The nail that sticks up gets hammered down. Photo by Manfred Antranias Zimmer via Pixabay.

We humans seem to be people of the pack, or at least inheritors of a pack mentality. Those of us who are different, those of us who stick up—for our beliefs, for our ways of life, for our individual rights, for a free and responsible search for truth and meaning, and in some cases for our very right to exist and be treated with fairness and equality—are often, indeed, hammered down. Hammered down and, in the case of marginalized populations, usually hammered into the surface of the board under all the rest of the conforming nails where they can’t really be seen.

It’s hard to meet a pagan or witch who hasn’t felt marginalized or persecuted at some point in their lives. In a very real sense, we don’t belong to the little-w world. Instead, we have given of ourselves to the World, to Gaia, in some form or fashion whether it be outright worship or honoring the Earth through the interventions we may be taking to rectify or ameliorate what humans have done to the Earth. We stick out, and sometimes we suffer the consequences of being outside the norm.

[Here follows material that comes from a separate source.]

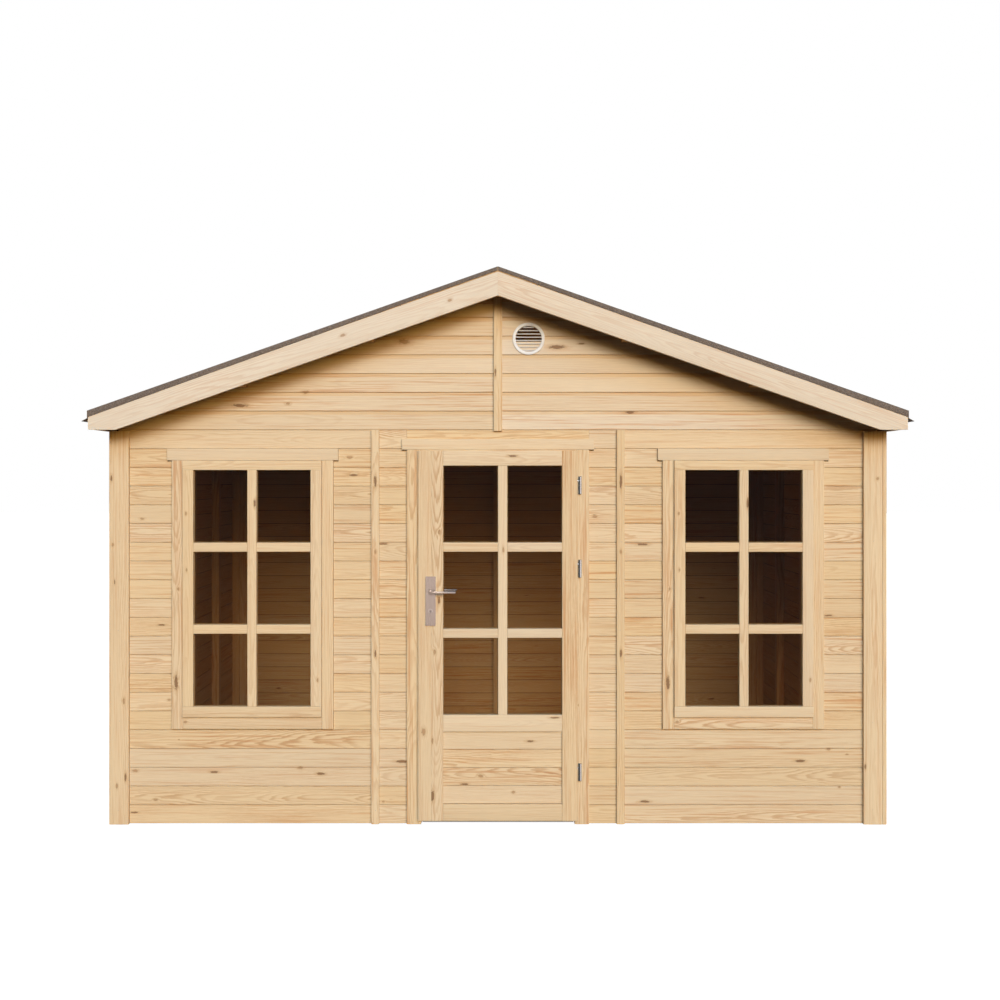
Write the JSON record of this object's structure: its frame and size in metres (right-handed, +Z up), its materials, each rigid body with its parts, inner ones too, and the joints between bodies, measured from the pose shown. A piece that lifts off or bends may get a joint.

All that said—and acknowledged—I do find myself wondering about the possible effects a conspiracy-theory society might have on a population (in this case, pagans and witches) whose members already feel targeted. In The Rise of the Paranoid Citizen, an opinion piece written for The New York Times by Ivan Krastev, chairman of the Center for Liberal Strategies and permanent fellow at the Institute for Human Sciences in Vienna, Krastev writes:

Conspiracy theories disempower people. […] An identity based in conspiracy theories subverts the need for self-criticism. […] The idea of truth appeals to our common sense. The seductiveness of conspiracy theories is that they appeal to our imaginations. A man can reach the truth on his own, but the secret can be only revealed to him. And for a secret to be compelling, it should be shocking and unexpected.

In mystery novels and crime movies, the obvious suspect is never the guilty party — but in real life it often is. Trusting your own eyes or your personal experience today has become a sign of naïveté. But ignoring personal experience and neglecting the obvious is not only making you ineffective at solving problems but also threatens your freedom of judgment.

Do you see what I see? Image by Stefan Keller via Pixabay.

I want to reiterate that last sentence and tease out some of its threads for further exploration: But ignoring personal experience and neglecting the obvious is not only making you ineffective at solving problems but also threatens your freedom of judgment.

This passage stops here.